DFL voters know exactly how powerful the DFL endorsement is. Because DFL voters trust that their elected officials will deliver for them the specific things they said they would. And they have, from same-sex marriage to all-day kindergarten to massive public works projects.

Weinhagen, Cramer and their corporate benefactors need to pick a side: Are you with the MAGA fascists or the Democrats? Remember, the "D" in DFL stands for "democratic," something the major opposition party no longer believes in. The Democratic Party is the only major American party fighting Russian President Vladimir Putin, while the others are changing their platform to appease him. Democrats are not amplifying hate speech to chase ratings and clicks and graft. As President Joe Biden again showed in the debt limit debate, Democrats are the adults in the room. To insinuate that the female Democrats of color who primarily make up the DSA are not part of that mature governing coalition is sexist and demeaning.

For too long, Democrats have been afraid to use power, with flippy floppy leaders lacking the conviction to draw a stark contrast between the Rockefellers and the little fellers, just as we did to Stewart Mills III nearly a decade ago.

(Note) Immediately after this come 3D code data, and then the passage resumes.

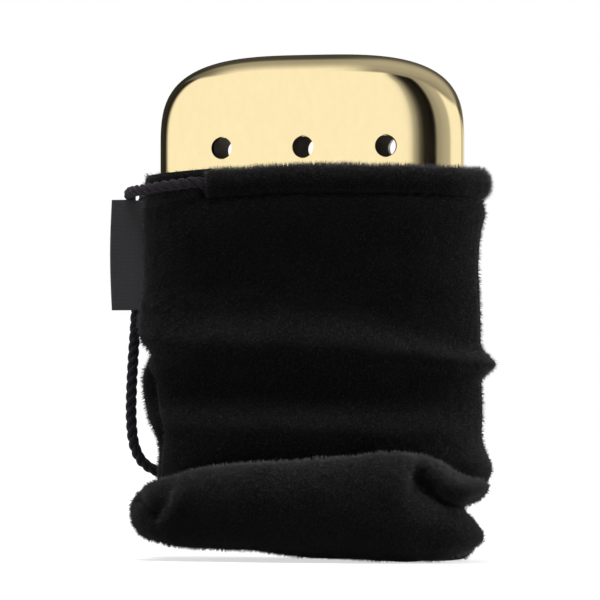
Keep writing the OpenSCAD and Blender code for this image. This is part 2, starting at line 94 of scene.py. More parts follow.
# Middle lines of the drawcord's free parts, from the hem to the knot
FRONT_ROUTE = [
    (-22, -9.5, 78.8), (-25, -9.4, 78.5), (-28.5, -8.7, 78.2), (-32, -7.5, 77.8), (-35.2, -5.7, 77.5),
    (-38, -3.2, 77.3), (-39.9, -0.2, 77), (-40.6, 2.5, 75.9), (-40.7, 4.2, 73), (-40.3, 4.6, 69.5),
    (-39.8, 4.3, 63), (-39.6, 3.9, 56), (-39.7, 3.2, 49), (-40, 2.6, 42), (-40.3, 2.4, 35),
    (-40.4, 2.6, 29), (-40.2, 3.6, 24.2), (-39.3, 5.2, 20.8), (-37.6, 7, 18.8), (-35.5, 8.2, 17.8),
    (-33.3, 8.8, 17.4), (-31.7, 8.9, 17.2),
]
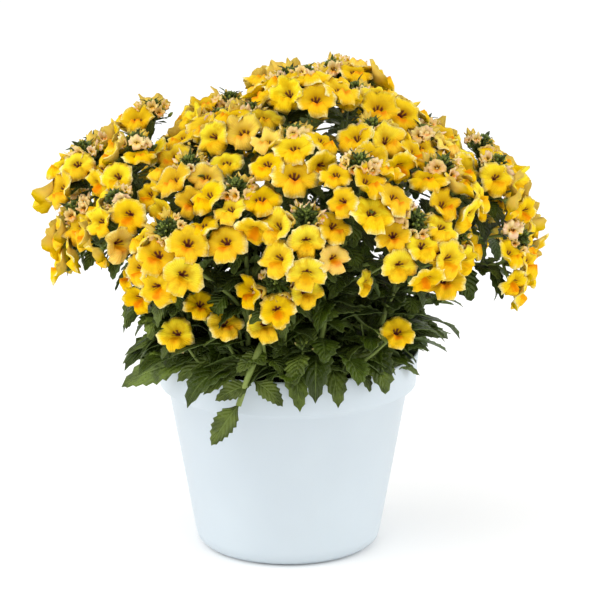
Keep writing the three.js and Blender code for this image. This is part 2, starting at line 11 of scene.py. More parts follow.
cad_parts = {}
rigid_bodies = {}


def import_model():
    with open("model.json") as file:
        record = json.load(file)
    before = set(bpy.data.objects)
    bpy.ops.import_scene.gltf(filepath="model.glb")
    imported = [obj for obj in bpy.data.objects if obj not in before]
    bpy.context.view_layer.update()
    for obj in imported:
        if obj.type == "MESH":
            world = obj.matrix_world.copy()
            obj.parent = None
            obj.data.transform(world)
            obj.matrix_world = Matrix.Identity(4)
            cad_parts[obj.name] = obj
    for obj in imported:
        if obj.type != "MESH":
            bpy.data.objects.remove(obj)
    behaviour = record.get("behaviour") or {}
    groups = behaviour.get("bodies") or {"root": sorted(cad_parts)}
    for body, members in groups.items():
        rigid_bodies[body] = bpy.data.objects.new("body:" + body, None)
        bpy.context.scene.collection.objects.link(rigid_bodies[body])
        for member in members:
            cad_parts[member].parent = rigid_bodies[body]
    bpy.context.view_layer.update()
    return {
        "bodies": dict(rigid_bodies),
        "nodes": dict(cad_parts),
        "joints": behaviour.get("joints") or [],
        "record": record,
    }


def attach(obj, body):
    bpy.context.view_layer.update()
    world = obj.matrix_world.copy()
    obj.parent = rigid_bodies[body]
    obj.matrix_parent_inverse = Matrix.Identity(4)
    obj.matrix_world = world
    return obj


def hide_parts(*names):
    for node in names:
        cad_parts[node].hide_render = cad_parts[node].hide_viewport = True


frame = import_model()
mm = 0.001
right, back, up = np.eye(3)
fullTurn = 2 * pi
goldenAngle = radians(137.508)


# small helpers
def chance(item, draw):  # the same value in 0..1 for the same two numbers, in every run
    wave = sin(item * 127.1 + draw * 311.7) * 43758.5453
    return wave - floor(wave)


def between(item, draw, low, high):
    return low + (high - low) * chance(item, draw)


def sway(item, draw, reach):  # as far to either side
    return between(item, draw, -reach, reach)


def drawn(item, first, spans):  # one draw for each span, numbered on from the first
    return [between(item, draw, *span) for draw, span in enumerate(spans.values(), first)]


def clamp(value, low=0, high=1):
    return min(high, max(low, value))


def unit(vector):
    return vector / np.linalg.norm(vector)


def onSphere(polar, turn):
    flat = sin(polar)
    return np.array([flat * cos(turn), flat * sin(turn), cos(polar)])


def frameOf(x, y, z, origin):
    place = np.eye(4)
    place[:3] = np.column_stack((x, y, z, origin))
    return place


def facing(origin, forward, upward, roll=0.0):  # Z runs forward, Y as near upward as it can
    z = unit(forward)
    x = unit(np.cross(upward, z))
    y = np.cross(z, x)
    c, s = cos(roll), sin(roll)
    return frameOf(c * x + s * y, c * y - s * x, z, origin)


def notAlong(forward, upward, spare, most=0.9):  # the spare one where upward lies too near forward
    return upward if abs(forward @ upward) < most else spare


def inFrame(place, polar, turn):  # a direction given inside a frame
    return unit(place[:3, :3] @ onSphere(polar, turn))


def placed(place, size):  # a frame in millimetres as a Blender matrix that also sizes a template
    scaled = np.array(place)
    scaled[:3, :3] *= size * mm
    scaled[:3, 3] *= mm
    return Matrix(scaled.tolist())


def bezier(points, t):
    a, b, c, d = points
    k = 1 - t
    return k**3 * a + 3 * k * k * t * b + 3 * k * t * t * c + t**3 * d


def alongBezier(points, t, step=1e-4):
    return unit(bezier(points, min(1, t + step)) - bezier(points, max(0, t - step)))


def along(curve, low, high, count):
    return [bezier(curve, t) for t in spread(low, high, count)]


def arc(start, bend, end, steps=4):  # a smooth curve through three control points
    return [(1 - t) ** 2 * start + 2 * t * (1 - t) * bend + t * t * end for t in (i / steps for i in range(steps + 1))]


def spread(low, high, count):
    return [low + (high - low) * i / (count - 1) for i in range(count)]


# where the heads stand
domePlan = {"centre": np.array([4.0, 2.0, 167.0]), "radii": np.array([118.0, 108.0, 69.0])}
headPlan = {
    "spacing": 39, "capRadius": 29,
    "step": 30,  # from the middle bloom to those round it
    "hub": 16, "upturn": 0.35, "passes": 40,
    "jitter": {"turn": (-2.5, 2.5), "polar": (-3, 3), "lift": (-5, 5)},
    "fill": (None, 1, 5, 2, 4, 3),  # the order in which places fill, None for the middle one
    "radius": 9,
    "bloom": {
        "lift": (-1.3, 1.3), "around": (0, fullTurn), "tilt": (0, 0.16), "roll": (-0.3, 0.3), "size": (0.96, 1.06),
    },
}
ringPlan = [
    {"polar": 2, "turn": 60, "blooms": [6]},
    {"polar": 27, "turn": -72, "blooms": [6] * 6},
    {"polar": 49, "turn": -90, "blooms": [6] * 10},
    {"polar": 68, "turn": -78, "blooms": [6] * 12},
    {"polar": 86, "turn": -90, "blooms": [6] * 11},
    {"polar": 116, "turn": -126, "step": 36, "lift": -10, "blooms": [3, 3, 4]},
]
crestPlan = {  # swells: how far to the right each stands, its reach and its rise
    "swells": ((-105, 22, 8), (-70, 20, -6), (-34, 34, -16), (18, 13, 9), (70, 14, 7), (95, 42, -19)),
    "foot": 0.35, "passes": 6,
}


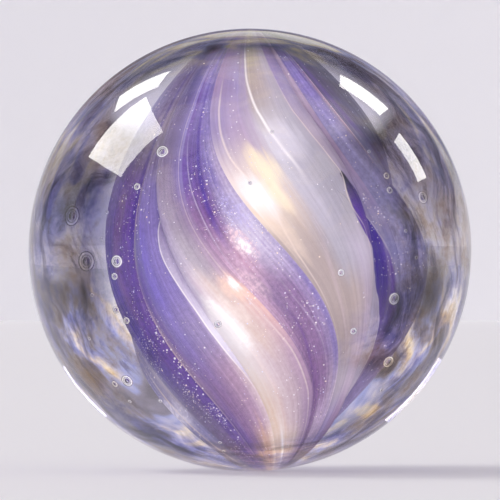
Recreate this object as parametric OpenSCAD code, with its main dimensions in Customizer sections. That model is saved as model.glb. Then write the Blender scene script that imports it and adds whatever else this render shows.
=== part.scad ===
// Handmade glass marble: a twisted core of coloured glass ribbons cased in clear glass.
// Origin at the ball's centre, +Z along the core towards its upper end, front at -Y.
// Lengths are in millimetres and angles in degrees. Azimuths run from the front (-Y)
// towards the right (+X). The ribbons' shares of the circle are measured at mid-height.

/* [Marble] */
// Diameter of the finished ball
marble_d = 25; // [22:0.5:40]
// Thickness of clear glass over each end of the core
end_cover = 0.2; // [0.1:0.05:0.6]

/* [Core] */
// Diameter of the core at mid-height, through the seams between its ribbons
core_d = 11; // [8:0.5:13]
// Diameter of the core where it pinches out at each end
tip_d = 0.8; // [0.5:0.1:1.5]
// Exponent of the narrowing towards the ends: 1.2 is blunt, 3 is needle-like
taper = 1.65; // [1.2:0.05:3]
// Sideways drift of the core's lower end, towards the right
drift = 1; // [0:0.1:1.5]

/* [Twist] */
// Turn of the ribbons between mid-height and the upper end
upper_turn_angle = 42; // [20:1:90]
// Turn of the ribbons between mid-height and the lower end
lower_turn_angle = 84; // [20:1:120]
// Gathering of the turn at mid-height: 20 is nearly even, 85 straightens both ends
turn_ease_angle = 80; // [20:5:85]

/* [Ribbon widths] */
// Azimuth of the seam where the ribbons are counted from, at mid-height
first_seam_angle = -67; // [-100:1:-40]
// Wandering of the seams from an even twist: 0 is machine-even, 1 is hand-twisted
unevenness = 1; // [0:0.1:1]
// Share of the circle taken by the lavender ribbon at the left
lavender_left_share = 25; // [20:1:30]
// Share of the pearl ribbon left of the front
pearl_left_share = 22; // [17:1:27]
// Share of the mauve ribbon in the valley at the front
mauve_front_share = 34; // [30:1:38]
// Share of the broad pearl ribbon at the front
pearl_front_share = 49; // [46:1:56]
// Share of the deep violet ribbon at the right
violet_right_share = 26; // [25:1:32]
// Share of the lavender ribbon that stands out at the right
lavender_right_share = 33; // [26:1:38]
// Share of the pearl ribbon at the back right
pearl_back_right_share = 48; // [36:1:52]
// Share of the mauve ribbon at the back
mauve_back_share = 30; // [24:1:34]
// Share of the pearl ribbon at the back left
pearl_back_left_share = 40; // [32:1:44]
// Share of the violet ribbon at the left
violet_left_share = 53; // [44:1:57]

/* [Ribbon relief] */
// Height of the pearl ribbons' crests over the seams
pearl_swell = 0.7; // [0.2:0.1:1.2]
// Depth of the mauve ribbons' troughs under the seams
mauve_dip = 0.4; // [0.2:0.1:1.2]
// Height of the left lavender ribbon's crest over the seams
lavender_swell = 0.3; // [0.1:0.1:1]
// Height of the right lavender ribbon's crest, which stands out of the core
veil_swell = 1; // [0.4:0.1:1.4]
// Depth of the right violet ribbon's trough under the seams
violet_dip = 0.6; // [0.2:0.1:1.2]
// Height of the left violet ribbon's crest over the seams
violet_swell = 0.2; // [0.1:0.1:0.8]
// Push of a leaning crest towards one seam: 1 is centred, 3 is hard against it
crest_lean = 2.2; // [1:0.1:3]

/* [Bubbles] */
// Diameter of the largest bubbles in the clear glass
large_bubble_d = 1.1; // [0.8:0.1:1.2]
// Diameter of the middling bubbles
medium_bubble_d = 0.7; // [0.5:0.05:0.75]
// Diameter of the small bubbles
small_bubble_d = 0.4; // [0.2:0.05:0.45]
// Depth of the bubbles' centres under the ball's surface
bubble_depth = 0.9; // [0.7:0.1:1.5]

/* [Hidden] */

pearl = [0.87, 0.85, 0.88];
mauve = [0.62, 0.46, 0.68];
violet = [0.31, 0.19, 0.6];
lavender = [0.58, 0.57, 0.82];
clear = [0.86, 0.88, 0.95, 0.3];

marble_r = marble_d / 2;
core_r = core_d / 2;
tip_r = tip_d / 2;
core_half_h = marble_r - end_cover;

// Each ribbon around the core: [share of the circle, crest height, crest lean, wander of its
// left-hand seam by the upper end, and by the lower end]. A lean above 0 pushes the crest
// towards the right-hand seam, and one below 0 towards the left-hand seam.
RIBBONS = [
    [lavender_left_share, lavender_swell, 0, 28, -28],
    [pearl_left_share, pearl_swell, -1, 14, -10],
    [mauve_front_share, -mauve_dip, 0, 8, 14],
    [pearl_front_share, pearl_swell, 1, -12, 2],
    [violet_right_share, -violet_dip, 0, 16, -36],
    [lavender_right_share, veil_swell, -1, -3, 9],
    [pearl_back_right_share, pearl_swell, 1, -14, 12],
    [mauve_back_share, -mauve_dip, 0, -6, 4],
    [pearl_back_left_share, pearl_swell, -1, 8, -8],
    [violet_left_share, violet_swell, 0, 12, -14]
];
full_turn = 360;

// Levels along the core, and the widest facet around it at mid-height
levels = 40;
facet_angle = 8;

// Bubbles as [azimuth, elevation] seen from the ball's centre
LARGE_BUBBLES = [[-49, -3], [-56, 9]];
MEDIUM_BUBBLES = [[-27, 27], [-38, -3], [-45, -37], [55, 14], [43, -13], [48, -31], [150, 20]];
SMALL_BUBBLES = [
    [-33, 17], [-39, -7], [-40, -16], [-37, -19], [-52, -38], [42, 20], [42, 16], [25, -6],
    [31, -22], [-9, -20], [110, -25], [135, 5], [-160, -15], [-125, 30], [-105, -10]
];

// Where one height of the core stands, with u running from -1 at the lower end to 1 at the upper
function radius_at(u) = tip_r + (core_r - tip_r) * pow(cos(90 * u), taper);
function centre_at(u) = drift * pow((1 - u) / 2, 2);
function turn_at(u) =
    (upper_turn_angle - lower_turn_angle) / 2
        * (cos(turn_ease_angle * u) - 1) / (1 - cos(turn_ease_angle))
    - (upper_turn_angle + lower_turn_angle) / 2 * sin(turn_ease_angle * u) / sin(turn_ease_angle);

// Seams at a height u, as azimuths before the twist. Each wanders between mid-height and
// half-way to an end, and keeps its last azimuth from there on.
function shares(k) = k == 0 ? 0 : shares(k - 1) + RIBBONS[k - 1][0];
function wander(ribbon, u) =
    let (upper = ribbon[3], lower = ribbon[4], a = 180 * max(-0.5, min(0.5, u)))
    unevenness * ((upper - lower) / 2 * sin(a) + (upper + lower) / 2 * (1 - cos(a)));
function seam_at(k, u) = k == len(RIBBONS) ? full_turn + seam_at(0, u)
    : first_seam_angle + full_turn * shares(k) / shares(len(RIBBONS)) + wander(RIBBONS[k], u);

// Height of a ribbon's surface over its seams, a share s of the way across
function leaned(s, lean) = lean > 0 ? pow(s, crest_lean)
    : lean < 0 ? 1 - pow(1 - s, crest_lean) : s;
function relief(ribbon, s) = ribbon[1] * sin(180 * leaned(s, ribbon[2]));

function facets(k) = max(2, round((seam_at(k + 1, 0) - seam_at(k, 0)) / facet_angle));

// Points across one ribbon at a height u, from its left seam to its right one
function across(k, u) = [
    for (i = [0 : facets(k)]) let (s = i / facets(k))
    core_point(u, (1 - s) * seam_at(k, u) + s * seam_at(k + 1, u), relief(RIBBONS[k], s))
];
function core_point(u, azimuth, height) =
    let (r = radius_at(u) * (1 + height / core_r), a = azimuth + turn_at(u))
    [centre_at(u) + r * sin(a), -r * cos(a), u * core_half_h];
function axis_point(u) = [centre_at(u), 0, u * core_half_h];
function level(j) = 2 * j / levels - 1;

// Two triangles of the patch between points a, b at one level and c, d above them, split from
// a to d or from b to c. A wall between ribbons is split alike on both sides, so they meet.
function patch(a, b, c, d) = [[a, d, b], [a, c, d]];
function patch_back(a, b, c, d) = [[a, c, b], [b, c, d]];

// One ribbon of glass: a sector of the core swept along it, closed along the axis
module ribbon(k) {
    n = facets(k) + 1;
    row = n + 1;
    sides = [
        for (j = [0 : levels - 1], i = [0 : n])
            let (next = (i + 1) % row, low = j * row, high = low + row)
            each i == n ? patch_back(low + i, low + next, high + i, high + next)
                : patch(low + i, low + next, high + i, high + next)
    ];
    top = levels * row;
    polyhedron(
        points = [
            for (j = [0 : levels])
                each concat([axis_point(level(j))], across(k, level(j)))
        ],
        faces = concat(
            sides,
            [for (i = [1 : n - 1]) [0, i, i + 1]],
            [for (i = [1 : n - 1]) [top, top + i + 1, top + i]]
        )
    );
}

// Points around the whole core at a height u
function around(u) = [
    for (k = [0 : len(RIBBONS) - 1]) let (points = across(k, u))
    for (i = [0 : facets(k) - 1]) points[i]
];

// The whole core, which the clear glass is gathered around
module core() {
    n = len(around(0));
    foot = n * (levels + 1);
    top = n * levels;
    polyhedron(
        points = concat(
            [for (j = [0 : levels]) each around(level(j))],
            [axis_point(-1), axis_point(1)]
        ),
        faces = concat(
            [
                for (j = [0 : levels - 1], i = [0 : n - 1])
                    let (next = (i + 1) % n, low = j * n, high = low + n)
                    each patch(low + i, low + next, high + i, high + next)
            ],
            [for (i = [0 : n - 1]) [foot, i, (i + 1) % n]],
            [for (i = [0 : n - 1]) [foot + 1, top + (i + 1) % n, top + i]]
        )
    );
}

module bubbles(places, d) {
    for (p = places)
        rotate([0, 0, p[0]]) rotate([-p[1], 0, 0])
            translate([0, bubble_depth - marble_r, 0]) sphere(d = d, $fn = 24);
}

module clear_casing() {
    color(clear) difference() {
        sphere(d = marble_d, $fn = 120);
        core();
        bubbles(LARGE_BUBBLES, large_bubble_d);
        bubbles(MEDIUM_BUBBLES, medium_bubble_d);
        bubbles(SMALL_BUBBLES, small_bubble_d);
    }
}

module lavender_ribbon_left() { color(lavender) ribbon(0); }
module pearl_ribbon_left() { color(pearl) ribbon(1); }
module mauve_ribbon_front() { color(mauve) ribbon(2); }
module pearl_ribbon_front() { color(pearl) ribbon(3); }
module violet_ribbon_right() { color(violet) ribbon(4); }
module lavender_ribbon_right() { color(lavender) ribbon(5); }
module pearl_ribbon_back_right() { color(pearl) ribbon(6); }
module mauve_ribbon_back() { color(mauve) ribbon(7); }
module pearl_ribbon_back_left() { color(pearl) ribbon(8); }
module violet_ribbon_left() { color(violet) ribbon(9); }

clear_casing();
lavender_ribbon_left();
pearl_ribbon_left();
mauve_ribbon_front();
pearl_ribbon_front();
violet_ribbon_right();
lavender_ribbon_right();
pearl_ribbon_back_right();
mauve_ribbon_back();
pearl_ribbon_back_left();
violet_ribbon_left();
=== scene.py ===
"""A handmade glass marble: a twisted core of coloured glass ribbons cased in clear glass.

Metres, in the row's frame: the origin is the ball's centre, +Z runs along the core towards its
upper end and the front is -Y. Azimuths are in degrees from the front towards the right (+X).
A height u runs from -1 at the core's lower end to 1 at its upper end, and s is the share of
the way across a ribbon, from its left-hand seam to its right-hand one.
"""
import math
import random

import bpy
import numpy as np
from mathutils import Matrix, Vector


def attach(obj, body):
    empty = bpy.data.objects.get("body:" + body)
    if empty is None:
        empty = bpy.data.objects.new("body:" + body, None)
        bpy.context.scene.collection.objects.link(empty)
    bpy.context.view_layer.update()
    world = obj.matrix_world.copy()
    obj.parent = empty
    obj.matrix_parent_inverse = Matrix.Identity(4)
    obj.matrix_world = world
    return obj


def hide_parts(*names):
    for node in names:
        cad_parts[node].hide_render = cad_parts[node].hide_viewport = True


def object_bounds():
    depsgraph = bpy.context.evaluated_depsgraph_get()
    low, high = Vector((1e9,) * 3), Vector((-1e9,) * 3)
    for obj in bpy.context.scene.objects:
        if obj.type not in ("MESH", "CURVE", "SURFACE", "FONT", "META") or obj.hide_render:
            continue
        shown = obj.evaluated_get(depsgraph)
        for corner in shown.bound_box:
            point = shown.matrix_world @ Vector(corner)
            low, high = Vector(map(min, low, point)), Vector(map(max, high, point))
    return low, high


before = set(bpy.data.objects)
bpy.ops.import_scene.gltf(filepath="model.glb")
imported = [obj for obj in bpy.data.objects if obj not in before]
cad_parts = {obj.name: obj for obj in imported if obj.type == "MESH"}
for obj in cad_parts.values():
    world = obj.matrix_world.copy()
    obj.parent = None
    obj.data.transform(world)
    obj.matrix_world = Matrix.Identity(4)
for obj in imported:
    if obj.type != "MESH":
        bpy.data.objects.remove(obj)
cad_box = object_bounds()

MM = 0.001
ROOT = "root"

# The core, as the part's source has it
MARBLE_R = cad_box[1].z
END_COVER = 0.2 * MM
CORE_R = 5.5 * MM
TIP_R = 0.4 * MM
TAPER = 1.65
DRIFT = 1 * MM
UPPER_TURN = 42
LOWER_TURN = 84
TURN_EASE = 80
FIRST_SEAM = -67
CREST_LEAN = 2.2
CORE_HALF_H = MARBLE_R - END_COVER

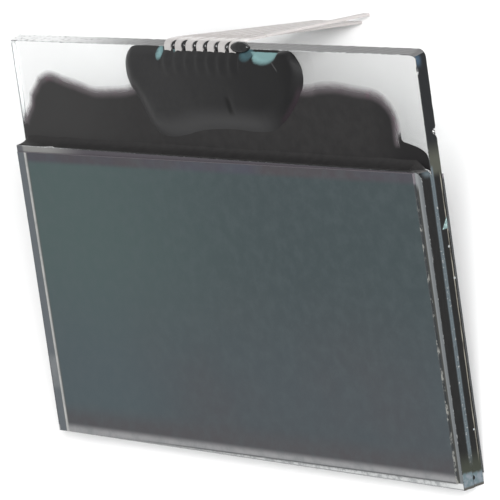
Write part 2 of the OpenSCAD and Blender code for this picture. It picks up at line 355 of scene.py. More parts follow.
glass_face, t, p, g = clear_glass("glass_face", (0.92, 0.925, 0.925, 1.0), 0.01)
lamp_through(t, g, (0.93, 0.95, 0.945, 1.0))

glass_wall, t, p, g = clear_glass("glass_broken_wall", (0.97, 0.98, 0.98, 1.0), 0.08)
streaks = noise(t, stretched(t, p, 0.5, 0.5, 6.0), 1.4, 4.0, 0.6)
t.links.new(bump(t, streaks, 0.03, 0.25), g.node.inputs["Normal"])
brim = rise(t, measures(t, p)[2], 0.55, 0.95)
frost = node(t, "ShaderNodeBsdfDiffuse", {
    "Color": tint(t, brim, (0.88, 0.90, 0.90, 1), (0.20, 0.21, 0.22, 1))}).outputs[0]
g = node(t, "ShaderNodeMixShader", {0: rise(t, streaks, 0.1, 0.6, 0.6, 0.8), 1: g, 2: frost}).outputs[0]
lamp_through(t, g, (0.9, 0.93, 0.92, 1.0))

top_wall, t, p = panel_material("glass_top_break")
x = measures(t, p)[0]
streaks = noise(t, stretched(t, p, 1.6, 1.0, 5.0), 1.2, 5.0, 0.65)
tone = tint(t, rise(t, x, 4.0, 22.0), (0.78, 0.79, 0.79, 1), (0.100, 0.100, 0.100, 1))
paint(t, {
    "Base Color": tint(t, rise(t, streaks, 0.45, 0.8), tone, (0.09, 0.09, 0.095, 1)),
    "Roughness": 0.3, "Normal": bump(t, streaks, 0.03, 0.6)})

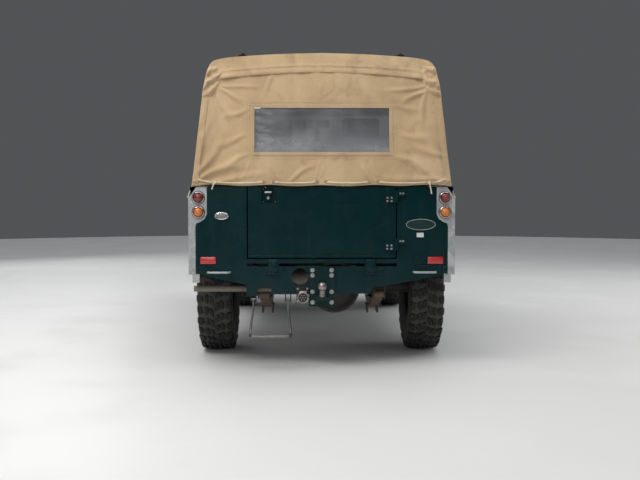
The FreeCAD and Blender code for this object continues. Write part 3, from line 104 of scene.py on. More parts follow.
def plus(tree, first, second, clamp=False):
    return maths(tree, "ADD", first, second, clamp)


def minus(tree, first, second, clamp=False):
    return maths(tree, "SUBTRACT", first, second, clamp)


def blend_colour(tree, factor, under, over):
    """The under colour where the factor is 0 and the over colour where it is 1."""
    made = shader_node(tree, "ShaderNodeMix", {0: factor, 6: under, 7: over}, data_type="RGBA",
                       blend_type="MIX")
    return made.outputs[2]


def tint(tree, base, mask, share, colour):
    """The base colour with a share of another colour laid over it where the mask is."""
    return blend_colour(tree, times(tree, mask, share), base, colour)


def remap(tree, value, low, high, to_low=0.0, to_high=1.0):
    """A smooth step from one range of values to another."""
    made = shader_node(tree, "ShaderNodeMapRange", {"Value": value, "From Min": low, "From Max": high,
                                                    "To Min": to_low, "To Max": to_high},
                       interpolation_type="SMOOTHSTEP")
    return made.outputs["Result"]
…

I hope folks have their eyes open to see the new generation of leadership leading us to a better future and doing just that.

And if the Chamber and Downtown Council are unhappy about it, we must be doing something right. What matters, in the end, is the people and their well-being. That is what the DFL is fighting for, often with our DSA friends, from the precincts to the president.

Kendal Killian now leads a Washington, D.C.-based pension coalition while pursuing a master's in public administration at the University of Pennsylvania Fels Institute of Government.